Janet prepped Sid and Ruby, she could see Tracy and her ‘on-lead’ dogs, all five of them up ahead. ‘Tracy’, she was such an amateur, she won’t be missed by anyone, except her immediate family, which was fairly extensive according to her social media account, which Janet, occasionally, visited several times a day.
“Sid! – Go boy, Go!”
Sid ran towards Tracy. Janet laughed out loud, tears of joy ran down one cheek, a biological malfunction that was unexplainable.
“Ruby! – Go Girl, Go!”
Ruby ran in the complete opposite direction expected. Ruby was running, heavily armed with Cecil’s armoury, towards the Park’s exit. Janet didn’t have to time to rewire Ruby, Ruby had abandoned the mission, and Ruby had gone ‘rogue’. Sid on the other hand was very near his target, the ‘Tracy’. But just then, he stopped, some of the pensioners bread had fallen out of their pockets as they’d made their way to meet up with their eider and mallard friends. Sid couldn’t believe his luck – ‘dry white bread!’ Sid started to swallow the stuff whole, this gluttony led him away from Tracy, and towards three pensioners contemplating the wonder of dry duck backs.
Sid was now twenty-five yards, twenty-three yards, twenty-one yards, twenty-yards away
“Kaaaboooom!! – Rataratarataratarataratarataratarataratarata – prrrrrrrrrrrrrrrrrrrrrr!!!”
Three pensioners, their flesh zipping past thin tree branches, their geriatric howls of pain and torment filled the duck pond area of the local park. All fell head first into a crowded pond of eider and mallard, the ducks themselves appeared neither shocked nor bothered by this violent incursion, because it happened a lot, on weekends, when local inebriated youth often played ‘catch the duck’.

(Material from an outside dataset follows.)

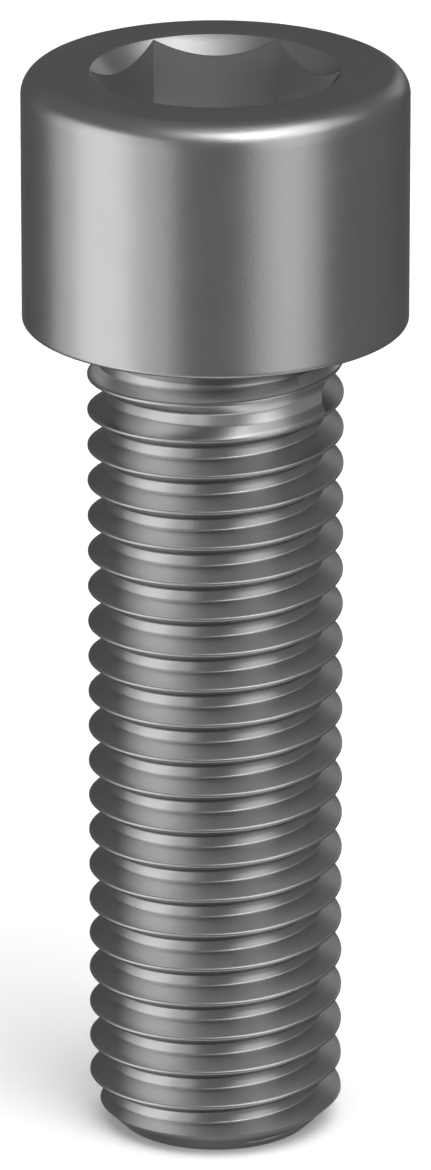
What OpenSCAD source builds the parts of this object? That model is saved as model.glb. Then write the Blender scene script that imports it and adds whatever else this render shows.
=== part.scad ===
// Socket head cap screw with a coarse metric thread, standing on its tip.
// The centre of its bearing face is at the origin, with the head above and the shank below. The
// screw's front, towards -Y, is square to one flat of its socket.

/* [Head] */
// Diameter of the head
head_d = 18; // [16:0.5:24]
// Height of the head above its bearing face
head_h = 12; // [9:0.5:16]
// Radius of the round edge between the top and the side of the head
head_edge_r = 1.1; // [0.4:0.1:2]
// Width of the small bevel between the side of the head and its bearing face
head_bevel = 0.2; // [0.1:0.05:0.5]

/* [Socket] */
// Hexagon socket, across its flats
hex_af = 10; // [6:0.5:11]
// Depth of the socket's flat walls, measured from the top of the head
hex_depth = 6; // [4:0.25:7]
// Depth of the cone that the punch leaves below those walls
hex_cone_h = 1; // [0.5:0.1:1.5]
// How far the countersunk mouth is wider than the corners of the hexagon, on the diameter
mouth_margin = 0.06; // [0.02:0.02:0.6]
// Angle between the two sides of the mouth
mouth_angle = 90; // [80:5:120]

/* [Shank] */
// Diameter of the plain neck under the head, which is the nominal size
shank_d = 12; // [10:0.5:14]
// Length from the bearing face to the tip
shank_l = 40; // [20:1:60]
// Length of the neck, from the bearing face to the first groove
neck_l = 1.6; // [1.5:0.1:4]
// Width of the fillet between the neck and the bearing face, on the radius
fillet_w = 0.85; // [0.4:0.05:1]
// Length of that fillet along the neck
fillet_l = 1.4; // [0.4:0.1:1.5]
// Diameter of the flat end of the tip
tip_d = 9.2; // [7.5:0.1:9.5]
// Angle between the tip's bevel and the screw's axis
tip_angle = 45; // [30:5:60]

/* [Thread] */
// Distance from one crest to the next
pitch = 1.75; // [1:0.05:2]
// How far the crests lie inside the nominal diameter, on the diameter
crest_allowance = 0.034; // [0.02:0.002:0.3]
// Distance of the crest on the left of the socket's front flat from the bearing face
first_crest = 2.7; // [1.8:0.05:3.5]
// Share of its depth that the groove keeps where it is incomplete
runout_share = 0.25; // [0.1:0.05:0.9]
// Angle round the screw at which the groove begins to grow shallow
runout_from = 262; // [200:1:280]
// Angle over which it grows shallow
runout_fade = 30; // [15:1:40]
// Angle round the screw at which it is deep again
runout_to = 329; // [322:1:350]

/* [Hidden] */
steel = [0.33, 0.34, 0.335];
round_fn = 96;
fillet_steps = 12;

head_r = head_d / 2;
shank_r = shank_d / 2;
tip_r = tip_d / 2;
hex_corner_r = hex_af / 2 / cos(30);
mouth_r = hex_corner_r + mouth_margin / 2;
// Width of the flat ring that is left round the cone, and where it ends inside the flats
cone_land = 0.4;
cone_r = hex_af / 2 - cone_land;
// The tip's bevel ends where it meets the crests
crest_r = shank_r - crest_allowance / 2;
tip_l = (crest_r - tip_r) / tan(tip_angle);

// Basic profile of a metric thread: 60 degree flanks, a flat crest an eighth of the pitch wide and
// a flat root twice as wide
crest_flat = pitch / 8;
root_flat = pitch / 4;
flank_h = (pitch - crest_flat - root_flat) / 2;
groove_depth = flank_h / tan(30);

// How far what is cut away reaches past the surface that it is cut from
over = 1;

// The thread is a closed skin of flat facets. It starts a turn below the tip and ends inside the
// neck, so that both of its ends are out of sight. Turns are numbered upwards from the first crest.
first_turn = floor((first_crest - shank_l) / pitch - 0.5);
last_turn = ceil((first_crest - neck_l) / pitch + 0.5);
turns = last_turn - first_turn;
facet_budget = 10000;
facets_each_step = 8;
finest_steps = 48;
steps = min(finest_steps, floor(facet_budget / facets_each_step / turns));
last = turns * steps;

// Angle round the screw at step i, counted from the right-hand side, with whole turns added
function step_angle(i) = 360 * (first_turn + i / steps);

// Height of the middle of the crest at an angle
function crest_z(a) = pitch * (a - 180) / 360 - first_crest;

// From 0 to 1, smoothly, as t goes from 0 to 1
function eased(t) = t <= 0 ? 0 : t >= 1 ? 1 : t * t * (3 - 2 * t);

// Share of its depth that the groove has at an angle. It is shallow in front, above the first
// whole crest, where the thread ends.
function groove_share(a) =
    let (turn_angle = a - 360 * floor(a / 360))
    a < runout_from - 360 || turn_angle > runout_to ? 1
        : 1 - (1 - runout_share) * eased((turn_angle - runout_from) / runout_fade);

// Corners of the profile at an angle: the upper edge of a crest, the two edges of the root above
// it, and the lower edge of the next crest
function profile(a) =
    let (
        z = crest_z(a) + crest_flat / 2,
        r = crest_r - groove_share(a) * groove_depth
    )
    [
        [crest_r, z],
        [r, z + flank_h],
        [r, z + flank_h + root_flat],
        [crest_r, z + 2 * flank_h + root_flat]
    ];

// Point at a radius, an angle and a height
function on_turn(r, a, z) = [r * cos(a), r * sin(a), z];

// The thread as one closed solid. Points 4 * i to 4 * i + 3 are the profile's corners at step i,
// and the rings that close the ends follow them.
module thread() {
    low_z = crest_z(step_angle(0)) - pitch / 2;
    high_z = crest_z(step_angle(last)) + 3 * pitch / 2;
    corners = [
        for (i = [0 : last])
            for (p = profile(step_angle(i)))
                on_turn(p[0], step_angle(i), p[1])
    ];
    low_ring = [for (i = [0 : steps - 1]) on_turn(crest_r, step_angle(i), low_z)];
    high_ring = [for (i = [0 : steps - 1]) on_turn(crest_r, step_angle(i), high_z)];
    low = len(corners);
    high = low + steps;
    low_centre = high + steps;
    high_centre = low_centre + 1;
    // Number of a corner, and of a point on the lower and the upper ring
    function c(i, k) = 4 * i + k;
    function l(i) = low + i % steps;
    function h(i) = high + i % steps;
    // Two facets between the lines k and k + 1 of neighbouring steps
    groove = [
        for (i = [0 : last - 1])
            for (k = [0 : 2])
                each [
                    [c(i, k), c(i, k + 1), c(i + 1, k + 1)],
                    [c(i, k), c(i + 1, k + 1), c(i + 1, k)]
                ]
    ];
    // Two facets between the top of one groove and the bottom of the next
    crest = [
        for (i = [0 : last - steps - 1])
            each [
                [c(i, 3), c(i + steps, 0), c(i + steps + 1, 0)],
                [c(i, 3), c(i + steps + 1, 0), c(i + 1, 3)]
            ]
    ];
    // Cylinder from the lower ring up to the first turn, and the groove's end in it
    first = [
        for (i = [0 : steps - 2])
            each [
                [l(i), c(i, 0), c(i + 1, 0)],
                [l(i), c(i + 1, 0), l(i + 1)]
            ],
        [l(steps - 1), c(steps - 1, 0), c(steps, 0)],
        [l(steps - 1), c(steps, 0), c(0, 3)],
        [l(steps - 1), c(0, 3), c(0, 0)],
        [l(steps - 1), c(0, 0), l(0)],
        [c(0, 0), c(0, 3), c(0, 2)],
        [c(0, 0), c(0, 2), c(0, 1)]
    ];
    // The same at the last turn and the upper ring
    top = last - steps;
    end = [
        [h(1), c(top + 1, 3), c(top, 3)],
        [h(1), c(top, 3), c(last, 0)],
        [h(1), c(last, 0), c(last, 3)],
        [h(1), c(last, 3), h(0)],
        for (i = [1 : steps - 1])
            each [
                [c(top + i, 3), h(i), h(i + 1)],
                [c(top + i, 3), h(i + 1), c(top + i + 1, 3)]
            ],
        [c(last, 0), c(last, 1), c(last, 2)],
        [c(last, 0), c(last, 2), c(last, 3)]
    ];
    caps = [
        for (i = [0 : steps - 1])
            each [
                [low_centre, l(i), l(i + 1)],
                [high_centre, h(i + 1), h(i)]
            ]
    ];
    polyhedron(
        points = concat(corners, low_ring, high_ring, [[0, 0, low_z], [0, 0, high_z]]),
        faces = concat(groove, crest, first, end, caps),
        convexity = 10
    );
}

// What is cut away to leave the tip's flat end and its bevel
module tip_waste() {
    reach = tip_l + over;
    outer_r = tip_r + reach * tan(tip_angle);
    below = crest_z(step_angle(0)) - pitch;
    rotate_extrude($fn = round_fn)
        polygon([
            [0, -shank_l],
            [tip_r, -shank_l],
            [outer_r, reach - shank_l],
            [outer_r, below],
            [0, below]
        ]);
}

// Point of the fillet under the head, a quarter of an ellipse, from the neck at 0 to the bearing
// face at 90 degrees
function fillet_edge(t) = [shank_r + fillet_w * (1 - cos(t)), -fillet_l * (1 - sin(t))];

// Half section of the head, the fillet under it and the neck
module head_section() {
    edge = [head_r - head_edge_r, head_h - head_edge_r];
    difference() {
        union() {
            square([edge.x, head_h]);
            square([head_r, edge.y]);
            translate(edge)
                circle(r = head_edge_r, $fn = round_fn);
        }
        translate([head_r - head_bevel, 0])
            polygon([[0, 0], [over, over], [over, -over], [0, -over]]);
    }
    translate([0, -neck_l])
        square([shank_r, neck_l]);
    polygon([
        [0, 0],
        [0, -fillet_l],
        for (i = [0 : fillet_steps]) fillet_edge(90 * i / fillet_steps)
    ]);
}

// Hexagon hole with a conical bottom and a countersunk mouth
module socket() {
    floor_z = head_h - hex_depth;
    slope = tan(mouth_angle / 2);
    mouth_h = (mouth_r - cone_r) / slope;
    translate([0, 0, floor_z])
        cylinder(r = hex_corner_r, h = hex_depth + over, $fn = 6);
    translate([0, 0, floor_z - hex_cone_h])
        cylinder(r1 = 0, r2 = cone_r, h = hex_cone_h, $fn = round_fn);
    translate([0, 0, head_h - mouth_h])
        cylinder(r1 = cone_r, r2 = mouth_r + over * slope, h = mouth_h + over, $fn = round_fn);
}

// The whole screw
module cap_screw() {
    color(steel)
        difference() {
            union() {
                difference() {
                    thread();
                    tip_waste();
                }
                rotate_extrude($fn = round_fn)
                    head_section();
            }
            socket();
        }
}

cap_screw();
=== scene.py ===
"""A socket head cap screw of dark alloy steel, standing on its tip in plain studio light.

The screw was cold forged and its thread rolled, so it is one closed skin: a helical grid for the
thread, cut off by the tip's bevel and by the neck, and rings of points for the head and its socket.
Lengths are in millimetres until the mesh is made, and heights are above the bearing face. Angles
run round the screw from +X, and its front, which the camera looks at, is at 270 degrees.
"""
import logging
import math
from dataclasses import dataclass, field
from enum import Enum
from typing import Callable, ClassVar, Sequence

import bpy
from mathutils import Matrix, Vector


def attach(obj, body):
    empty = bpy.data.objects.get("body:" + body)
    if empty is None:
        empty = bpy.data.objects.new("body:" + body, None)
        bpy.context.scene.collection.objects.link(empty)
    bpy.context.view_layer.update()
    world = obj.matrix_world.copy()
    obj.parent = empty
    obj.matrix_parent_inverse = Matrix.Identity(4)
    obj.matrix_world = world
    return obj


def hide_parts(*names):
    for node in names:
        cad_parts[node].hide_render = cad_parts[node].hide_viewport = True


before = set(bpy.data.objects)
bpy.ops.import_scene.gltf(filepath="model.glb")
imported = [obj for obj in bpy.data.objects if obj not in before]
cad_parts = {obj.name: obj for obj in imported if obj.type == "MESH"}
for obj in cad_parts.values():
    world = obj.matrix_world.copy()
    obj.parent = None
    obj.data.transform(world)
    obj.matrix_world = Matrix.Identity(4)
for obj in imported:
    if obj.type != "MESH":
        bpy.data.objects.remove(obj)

log = logging.getLogger("cap_screw")

MM = 0.001
FULL_TURN = 360.0
PHOTO_HEIGHT_PX = 1170

Point = tuple[float, float, float]
Face = tuple[int, ...]
Section = list[tuple[float, float]]


class Side(Enum):
    """Side of a cut that a face lies on."""

    BELOW = "below"
    ABOVE = "above"


def arc(centre: tuple[float, float], radii: tuple[float, float], start: float, end: float,
        steps: int) -> Section:
    """Return points along an arc of a circle or an ellipse.

    Args:
        centre: Centre of the arc, as distance from the axis and height.
        radii: Half width and half height of the whole ellipse.
        start: Angle of the first point in degrees, from outwards towards upwards.
        end: Angle of the last point in degrees.
        steps: Number of straight pieces that make up the arc.

    Returns:
        The arc's points, both ends among them.
    """
    angles = [math.radians(start + (end - start) * i / steps) for i in range(steps + 1)]
    return [(centre[0] + radii[0] * math.cos(t), centre[1] + radii[1] * math.sin(t))
            for t in angles]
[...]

Janet stood stiffly still, Tracy had left the scene, she was running uphill towards the car park. Janet was a quick thinker, just not a very good military strategist. She sprinted towards Sid-
“Here Boy. Here Sid!”
Sid was in the classic spaniel position, nose down and indifferent to his manslaughter, looking for at least one more piece of dry white bread. Janet grabbed him by the collar, put him under her right arm, undid the safety catch on Cecil’s’ armoury, and ran up the hill towards Tracy, who was labouring. Tracy was still on part one of her slimming DVD, whereas Janet on the other hand, had very low cholesterol.

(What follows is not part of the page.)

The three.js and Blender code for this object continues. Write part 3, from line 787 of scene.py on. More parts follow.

“Tracy you bitch! Tracy! Stop or I’ll shoot!”
Janet was only ten feet behind Tracy, who by now, had sussed what was happening, that she was the target of an assassination attempt by a locally based business competitor armed with a well-primed spaniel.
Tracy fell to her knees.
“Don’t shoot me Janet! Please! Let me live. Let the dogs live!”
“You bitch Tracy. You stole customers from me you piece of dog-shit!”
“No Janet, I never, I just offered a more comprehensive service than you, that’s all. It was healthy competition on customer service. We all charge the same rate for our walks, so what else was I to do?! What else was I to do?! Pray tell – Whaaat elllssse waaass Iiiii toooo doooo!!”
Janet was stumped, she didn’t have an answer. Tracy was right, healthy competition was the thing that kept businesses virile, her own business had become more streamlined, she’d tidied up her website, coloured-in her local marketing campaign of self-printed posters, and all because of Tracy. Janet had realised, there and then, Tracy had in fact saved Janet’s business from becoming stagnant, irrelevant, behind the times, realised it was Tracy who had made Janet the much better business woman than Tracy. Janet helped Tracy to her feet, de-activated Sid, and together, they walked off slowly towards their separate second-hand transit vehicles.
Meanwhile, Ruby had been cornered by the RSPCA, an Army Bomb Disposal Team, and the Police Special Forces Unit. Ruby was refusing to surrender and was leading the National Six O Clock News.